START
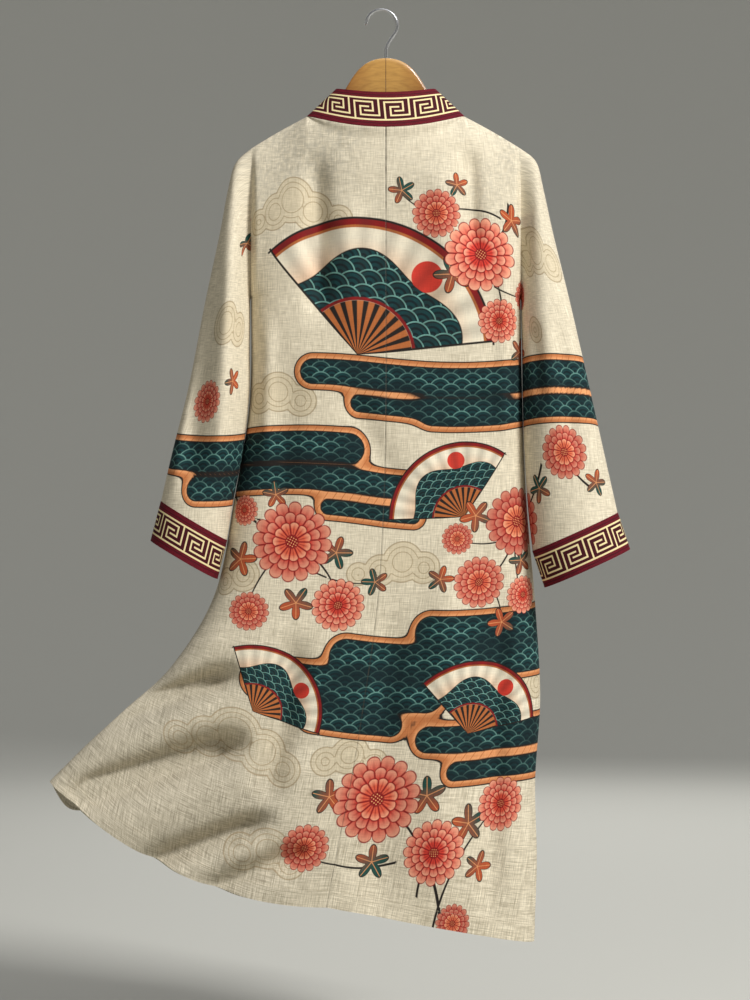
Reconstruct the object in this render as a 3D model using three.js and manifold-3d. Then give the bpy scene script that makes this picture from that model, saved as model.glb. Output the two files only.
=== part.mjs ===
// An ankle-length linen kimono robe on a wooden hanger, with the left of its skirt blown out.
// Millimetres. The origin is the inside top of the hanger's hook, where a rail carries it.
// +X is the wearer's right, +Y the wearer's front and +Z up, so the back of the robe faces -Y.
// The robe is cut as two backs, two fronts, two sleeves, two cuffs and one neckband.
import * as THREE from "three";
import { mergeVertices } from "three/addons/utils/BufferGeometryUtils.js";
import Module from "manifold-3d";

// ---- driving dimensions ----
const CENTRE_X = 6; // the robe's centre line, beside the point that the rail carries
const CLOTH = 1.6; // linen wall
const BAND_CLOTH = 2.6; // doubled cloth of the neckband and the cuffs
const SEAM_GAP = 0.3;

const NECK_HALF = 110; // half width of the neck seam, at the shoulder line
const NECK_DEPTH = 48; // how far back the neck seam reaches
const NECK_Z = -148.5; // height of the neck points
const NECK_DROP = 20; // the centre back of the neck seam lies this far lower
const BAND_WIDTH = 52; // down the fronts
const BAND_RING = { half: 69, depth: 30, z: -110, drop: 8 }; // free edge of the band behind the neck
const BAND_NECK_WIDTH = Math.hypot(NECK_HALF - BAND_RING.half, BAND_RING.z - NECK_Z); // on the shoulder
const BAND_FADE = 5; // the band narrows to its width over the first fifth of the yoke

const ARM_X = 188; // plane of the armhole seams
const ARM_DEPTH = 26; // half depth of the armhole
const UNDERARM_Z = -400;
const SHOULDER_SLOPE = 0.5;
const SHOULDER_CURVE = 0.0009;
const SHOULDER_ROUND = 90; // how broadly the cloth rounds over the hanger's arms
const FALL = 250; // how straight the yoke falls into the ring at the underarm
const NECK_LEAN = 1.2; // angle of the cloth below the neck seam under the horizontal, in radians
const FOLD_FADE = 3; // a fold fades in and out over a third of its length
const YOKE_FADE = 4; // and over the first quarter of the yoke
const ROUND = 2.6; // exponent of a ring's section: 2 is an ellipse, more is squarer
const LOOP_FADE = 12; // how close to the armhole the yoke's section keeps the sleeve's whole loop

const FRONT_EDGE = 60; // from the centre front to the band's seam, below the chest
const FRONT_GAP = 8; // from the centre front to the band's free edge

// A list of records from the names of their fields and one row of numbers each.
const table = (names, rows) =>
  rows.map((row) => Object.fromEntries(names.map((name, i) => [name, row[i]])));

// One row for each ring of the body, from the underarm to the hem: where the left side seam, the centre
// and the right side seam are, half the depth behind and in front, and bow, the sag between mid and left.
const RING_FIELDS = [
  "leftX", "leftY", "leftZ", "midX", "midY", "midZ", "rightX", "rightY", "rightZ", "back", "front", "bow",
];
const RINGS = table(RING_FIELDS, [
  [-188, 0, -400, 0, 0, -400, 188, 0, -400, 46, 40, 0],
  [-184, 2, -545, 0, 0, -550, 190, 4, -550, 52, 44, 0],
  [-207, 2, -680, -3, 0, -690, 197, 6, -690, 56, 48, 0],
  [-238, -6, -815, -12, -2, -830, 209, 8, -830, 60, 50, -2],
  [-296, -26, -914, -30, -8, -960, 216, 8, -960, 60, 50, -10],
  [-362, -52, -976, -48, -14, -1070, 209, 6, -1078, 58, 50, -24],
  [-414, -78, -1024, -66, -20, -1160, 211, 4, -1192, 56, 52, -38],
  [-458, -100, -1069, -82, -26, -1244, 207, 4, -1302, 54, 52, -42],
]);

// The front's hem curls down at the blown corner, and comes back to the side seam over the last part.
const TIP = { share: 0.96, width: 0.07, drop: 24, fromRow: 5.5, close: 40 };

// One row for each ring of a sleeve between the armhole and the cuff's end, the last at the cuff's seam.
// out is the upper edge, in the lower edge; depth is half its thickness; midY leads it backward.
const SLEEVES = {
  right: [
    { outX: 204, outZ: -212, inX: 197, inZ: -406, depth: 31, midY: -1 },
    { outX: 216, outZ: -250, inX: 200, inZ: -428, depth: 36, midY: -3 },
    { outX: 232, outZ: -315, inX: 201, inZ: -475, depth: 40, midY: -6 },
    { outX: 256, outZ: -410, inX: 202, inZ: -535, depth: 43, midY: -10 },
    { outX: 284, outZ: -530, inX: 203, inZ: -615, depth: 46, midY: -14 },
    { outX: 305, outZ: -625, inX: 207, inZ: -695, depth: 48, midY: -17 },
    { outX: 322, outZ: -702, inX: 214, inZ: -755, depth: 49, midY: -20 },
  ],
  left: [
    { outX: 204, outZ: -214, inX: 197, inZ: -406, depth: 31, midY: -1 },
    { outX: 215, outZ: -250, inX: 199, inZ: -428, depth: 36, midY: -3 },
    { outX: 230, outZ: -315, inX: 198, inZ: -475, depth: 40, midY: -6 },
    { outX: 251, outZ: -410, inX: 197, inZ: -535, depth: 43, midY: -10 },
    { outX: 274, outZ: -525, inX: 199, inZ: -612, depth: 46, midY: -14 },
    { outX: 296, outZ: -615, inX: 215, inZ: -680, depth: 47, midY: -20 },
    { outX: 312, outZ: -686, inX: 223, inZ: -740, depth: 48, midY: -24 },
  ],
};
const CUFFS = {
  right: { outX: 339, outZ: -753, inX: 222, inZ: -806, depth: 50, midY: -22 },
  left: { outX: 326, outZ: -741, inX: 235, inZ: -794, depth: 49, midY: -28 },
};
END
START
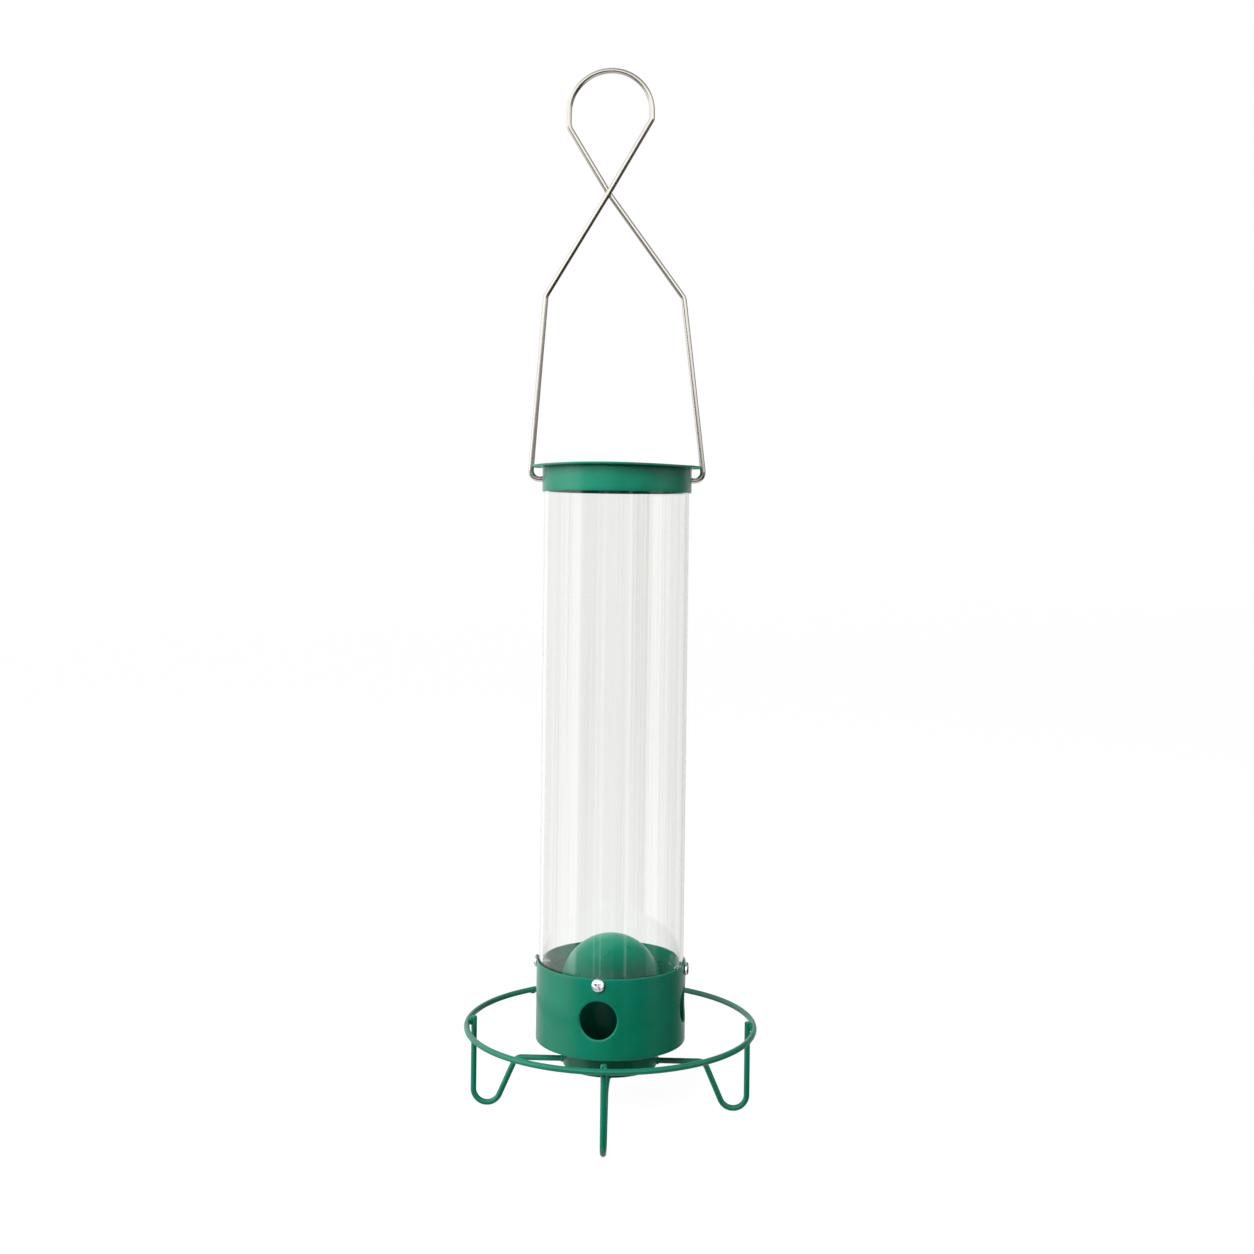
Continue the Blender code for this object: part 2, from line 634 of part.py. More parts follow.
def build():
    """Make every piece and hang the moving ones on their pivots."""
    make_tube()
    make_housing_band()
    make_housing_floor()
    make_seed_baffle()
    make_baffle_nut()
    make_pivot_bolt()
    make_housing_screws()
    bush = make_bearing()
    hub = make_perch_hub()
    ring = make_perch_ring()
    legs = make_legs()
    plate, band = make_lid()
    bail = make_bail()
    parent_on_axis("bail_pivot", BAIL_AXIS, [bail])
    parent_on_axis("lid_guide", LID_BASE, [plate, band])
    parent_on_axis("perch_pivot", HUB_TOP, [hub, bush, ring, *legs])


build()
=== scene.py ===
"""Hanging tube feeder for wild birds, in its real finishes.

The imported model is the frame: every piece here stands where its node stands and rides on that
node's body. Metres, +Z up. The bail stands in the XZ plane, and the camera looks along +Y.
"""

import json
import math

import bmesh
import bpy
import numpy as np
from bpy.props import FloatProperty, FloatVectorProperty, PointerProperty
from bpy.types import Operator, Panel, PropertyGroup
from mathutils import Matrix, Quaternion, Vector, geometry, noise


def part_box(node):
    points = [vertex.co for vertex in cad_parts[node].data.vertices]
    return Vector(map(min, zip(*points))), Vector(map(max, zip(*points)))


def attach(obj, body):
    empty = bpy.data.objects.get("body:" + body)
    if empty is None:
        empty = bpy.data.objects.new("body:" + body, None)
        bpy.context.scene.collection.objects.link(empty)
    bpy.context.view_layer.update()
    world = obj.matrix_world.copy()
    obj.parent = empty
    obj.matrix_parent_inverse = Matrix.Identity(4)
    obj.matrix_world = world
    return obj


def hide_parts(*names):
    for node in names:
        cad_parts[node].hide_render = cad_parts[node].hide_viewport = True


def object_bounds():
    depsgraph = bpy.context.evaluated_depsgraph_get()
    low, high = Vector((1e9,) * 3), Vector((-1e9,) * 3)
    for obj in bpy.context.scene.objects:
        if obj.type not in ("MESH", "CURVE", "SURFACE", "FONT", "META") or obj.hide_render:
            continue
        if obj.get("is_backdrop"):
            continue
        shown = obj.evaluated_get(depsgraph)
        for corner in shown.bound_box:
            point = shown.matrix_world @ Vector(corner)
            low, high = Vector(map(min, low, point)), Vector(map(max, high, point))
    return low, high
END
→ **STATED PROBLEM**
Starting with the line with "Vector(map(max, high, point))" and ending with the line with "return low, high", extract every line exactly and nothing outside that span.

→ **ANSWER FOR THIS EXERCISE**
            low, high = Vector(map(min, low, point)), Vector(map(max, high, point))
    return low, high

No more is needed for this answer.